Cell Relay Archive

Cell Relay Retreat>List Archive>month:1998-Oct> msg00174



[Date Prev][Date Next][Thread Prev][Thread Next]  
  [Date Index][Thread Index][Author Index][Subject Index]

Re: Ip over Sonet / SDH

  • From: James Carlson <carlson@ironbridgenetworks.com>
  • Date: 27 Oct 1998 13:43:33 -0500

albert.e.manfredi@boeing.com writes:
> > As the original poster noted, it certainly is an issue for the folks
> > paying for the links.  If you're not footing the bill, then I suppose
> > it is less important.  (TCP over ATM without IP?  References?)
> 
> Right, but the whole overhead issue is, in my opinion, not put in
> perspective.
> Let's say you are really planning on using IP for voice. Compare that with
> using ATM for voice, over AAL1. What are the overhead comparisons?

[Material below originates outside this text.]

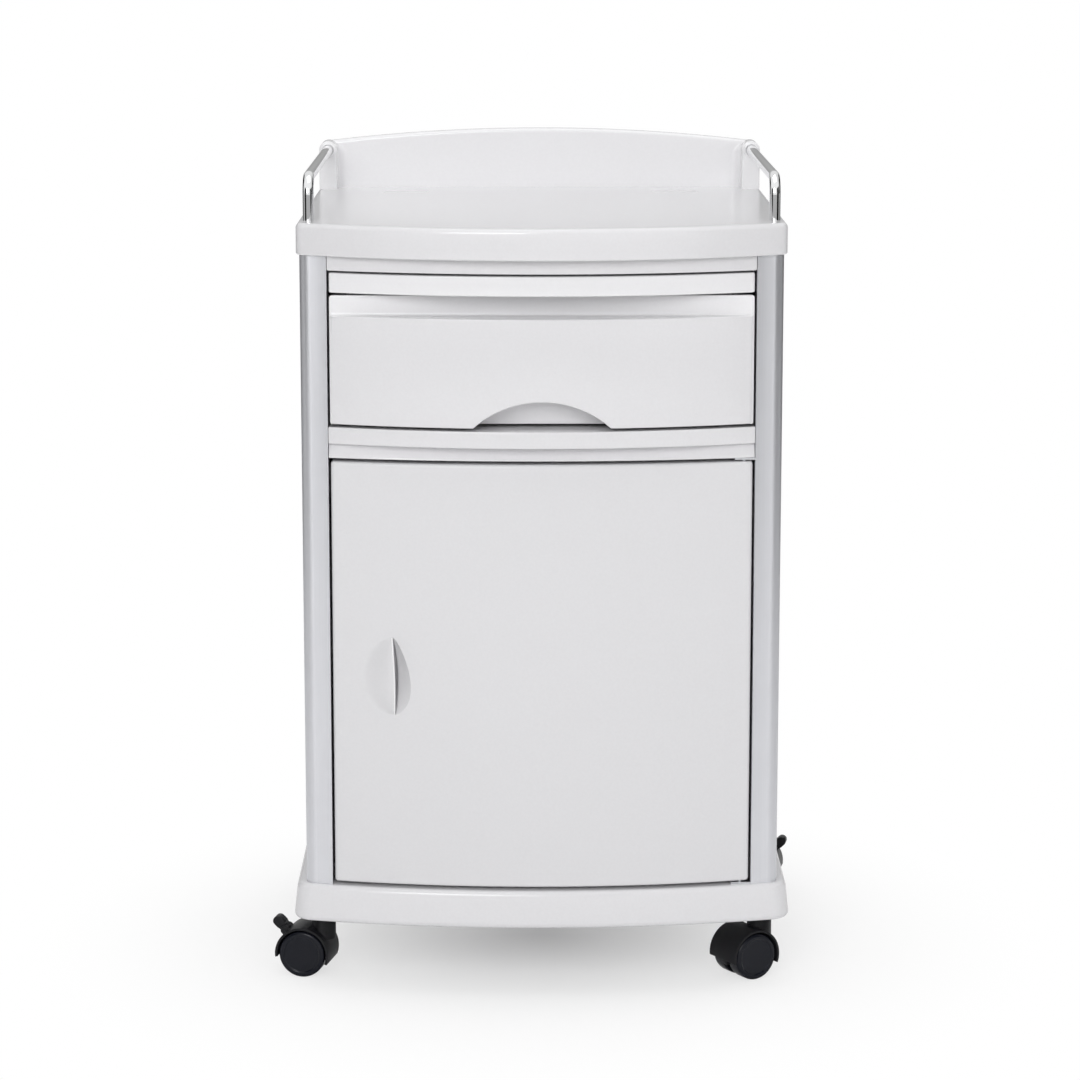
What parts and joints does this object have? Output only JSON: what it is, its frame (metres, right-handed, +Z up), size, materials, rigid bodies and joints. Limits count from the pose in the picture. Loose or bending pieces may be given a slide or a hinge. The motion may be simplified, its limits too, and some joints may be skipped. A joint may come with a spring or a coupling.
{
  "type": "hospital bedside cabinet",
  "caption": "White plastic bedside cabinet on twin-wheel casters, with a bowed door, a drawer, a slide-out board, a tray top and chromed guard rails.",
  "frame": {"origin": "on the floor, under the middle of the cabinet's outline with its brake pedals released", "axes": "+Z up, -Y out of the front with the door and the drawer, +X to the right seen from the front"},
  "size_m": [0.5506, 0.496, 0.8385],
  "materials": {
    "abs_white": "satin moulded ABS",
    "panel_grey": "matte ABS sheet",
    "column_alu": "satin anodised extrusion",
    "rail_chrome": "polished chromed tube",
    "zinc_steel": "zinc plated steel",
    "guide_plastic": "moulded nylon",
    "caster_black": "satin black nylon",
    "wheel_black": "satin black nylon"
  },
  "bodies": {
    "cabinet": {"base": "abs_white", "caster_stems": "zinc_steel", "front_column_left": "column_alu", "front_column_right": "column_alu", "rear_column_left": "column_alu", "rear_column_right": "column_alu", "side_panel_left": "panel_grey", "side_panel_right": "panel_grey", "back_panel": "panel_grey", "top_tray": "abs_white", "back_board": "abs_white", "guard_rail_left": "rail_chrome", "guard_rail_right": "rail_chrome", "top_strip": "abs_white", "divider_rail": "abs_white", "partition": "panel_grey", "board_guides": "guide_plastic", "slide_blocks": "guide_plastic", "drawer_slides": "zinc_steel", "inner_shelf": "panel_grey", "shelf_pegs": "zinc_steel", "magnet_catch": "guide_plastic", "hinge_plates": "zinc_steel"},
    "board": {"slide_out_board": "abs_white"},
    "drawer": {"drawer_plate": "abs_white", "drawer_front": "abs_white", "drawer_box": "panel_grey", "drawer_runners": "zinc_steel", "drawer_screws": "zinc_steel"},
    "door": {"door_skin": "abs_white", "door_liner": "panel_grey", "door_pins": "zinc_steel", "strike_plate": "zinc_steel"},
    "caster_front_left": {"hood_front_left": "caster_black", "axle_front_left": "zinc_steel"},
    "roller_front_left_a": {"wheel_front_left_a": "wheel_black"},
    "roller_front_left_b": {"wheel_front_left_b": "wheel_black"},
    "caster_front_right": {"hood_front_right": "caster_black", "axle_front_right": "zinc_steel"},
    "roller_front_right_a": {"wheel_front_right_a": "wheel_black"},
    "roller_front_right_b": {"wheel_front_right_b": "wheel_black"},
    "caster_rear_left": {"hood_rear_left": "caster_black", "axle_rear_left": "zinc_steel"},
    "roller_rear_left_a": {"wheel_rear_left_a": "wheel_black"},
    "roller_rear_left_b": {"wheel_rear_left_b": "wheel_black"},
    "caster_rear_right": {"hood_rear_right": "caster_black", "axle_rear_right": "zinc_steel"},
    "roller_rear_right_a": {"wheel_rear_right_a": "wheel_black"},
    "roller_rear_right_b": {"wheel_rear_right_b": "wheel_black"},
    "brake_front_left": {"pedal_front_left": "caster_black"},
    "brake_rear_right": {"pedal_rear_right": "caster_black"}
  },
  "joints": [
    {"name": "board_slide", "type": "slide", "parent": "cabinet", "child": "board", "axis": [0, -1, 0], "range_m": [0, 0.28]},
    {"name": "drawer_slide", "type": "slide", "parent": "cabinet", "child": "drawer", "axis": [0, -1, 0], "range_m": [0, 0.29]},
    {"name": "door_hinge", "type": "hinge", "parent": "cabinet", "child": "door", "pos_m": [0.199, -0.18695, 0.327], "axis": [0, 0, 1], "range_deg": [0, 120]},
    {"name": "swivel_front_left", "type": "hinge", "parent": "cabinet", "child": "caster_front_left", "pos_m": [-0.223, -0.132, 0.05], "axis": [0, 0, 1], "continuous": true},
    {"name": "spin_front_left_a", "type": "hinge", "parent": "caster_front_left", "child": "roller_front_left_a", "pos_m": [-0.24061, -0.12826, 0.024], "axis": [0.2079, 0.9781, 0], "continuous": true},
    {"name": "spin_front_left_b", "type": "hinge", "parent": "caster_front_left", "child": "roller_front_left_b", "pos_m": [-0.24061, -0.12826, 0.024], "axis": [0.2079, 0.9781, 0], "continuous": true},
    {"name": "brake_front_left", "type": "hinge", "parent": "caster_front_left", "child": "brake_front_left", "pos_m": [-0.26115, -0.12389, 0.045], "axis": [-0.2079, -0.9781, 0], "range_deg": [0, 20]},
    {"name": "swivel_front_right", "type": "hinge", "parent": "cabinet", "child": "caster_front_right", "pos_m": [0.223, -0.132, 0.05], "axis": [0, 0, 1], "continuous": true},
    {"name": "spin_front_right_a", "type": "hinge", "parent": "caster_front_right", "child": "roller_front_right_a", "pos_m": [0.20774, -0.14154, 0.024], "axis": [-0.5299, 0.848, 0], "continuous": true},
    {"name": "spin_front_right_b", "type": "hinge", "parent": "caster_front_right", "child": "roller_front_right_b", "pos_m": [0.20774, -0.14154, 0.024], "axis": [-0.5299, 0.848, 0], "continuous": true},
    {"name": "swivel_rear_left", "type": "hinge", "parent": "cabinet", "child": "caster_rear_left", "pos_m": [-0.223, 0.19, 0.05], "axis": [0, 0, 1], "continuous": true},
    {"name": "spin_rear_left_a", "type": "hinge", "parent": "caster_rear_left", "child": "roller_rear_left_a", "pos_m": [-0.20774, 0.19954, 0.024], "axis": [0.5299, -0.848, 0], "continuous": true},
    {"name": "spin_rear_left_b", "type": "hinge", "parent": "caster_rear_left", "child": "roller_rear_left_b", "pos_m": [-0.20774, 0.19954, 0.024], "axis": [0.5299, -0.848, 0], "continuous": true},
    {"name": "swivel_rear_right", "type": "hinge", "parent": "cabinet", "child": "caster_rear_right", "pos_m": [0.223, 0.19, 0.05], "axis": [0, 0, 1], "continuous": true},
    {"name": "spin_rear_right_a", "type": "hinge", "parent": "caster_rear_right", "child": "roller_rear_right_a", "pos_m": [0.24061, 0.18626, 0.024], "axis": [-0.2079, -0.9781, 0], "continuous": true},
    {"name": "spin_rear_right_b", "type": "hinge", "parent": "caster_rear_right", "child": "roller_rear_right_b", "pos_m": [0.24061, 0.18626, 0.024], "axis": [-0.2079, -0.9781, 0], "continuous": true},
    {"name": "brake_rear_right", "type": "hinge", "parent": "caster_rear_right", "child": "brake_rear_right", "pos_m": [0.26115, 0.18189, 0.045], "axis": [0.2079, 0.9781, 0], "range_deg": [0, 20]}
  ]
}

Ok, let's do that, then.  G.723.1 encodes 30ms (240 samples) of voice
into ten 16-bit (20 bytes) code words in 5.3Kbps "toll-quality" mode.
If this is transmitted over UDP/IP (28 bytes of header) as
packet-over-SONET (8 more bytes of overhead), the result is a lousy
36% efficiency (20/56) before considering silence suppression.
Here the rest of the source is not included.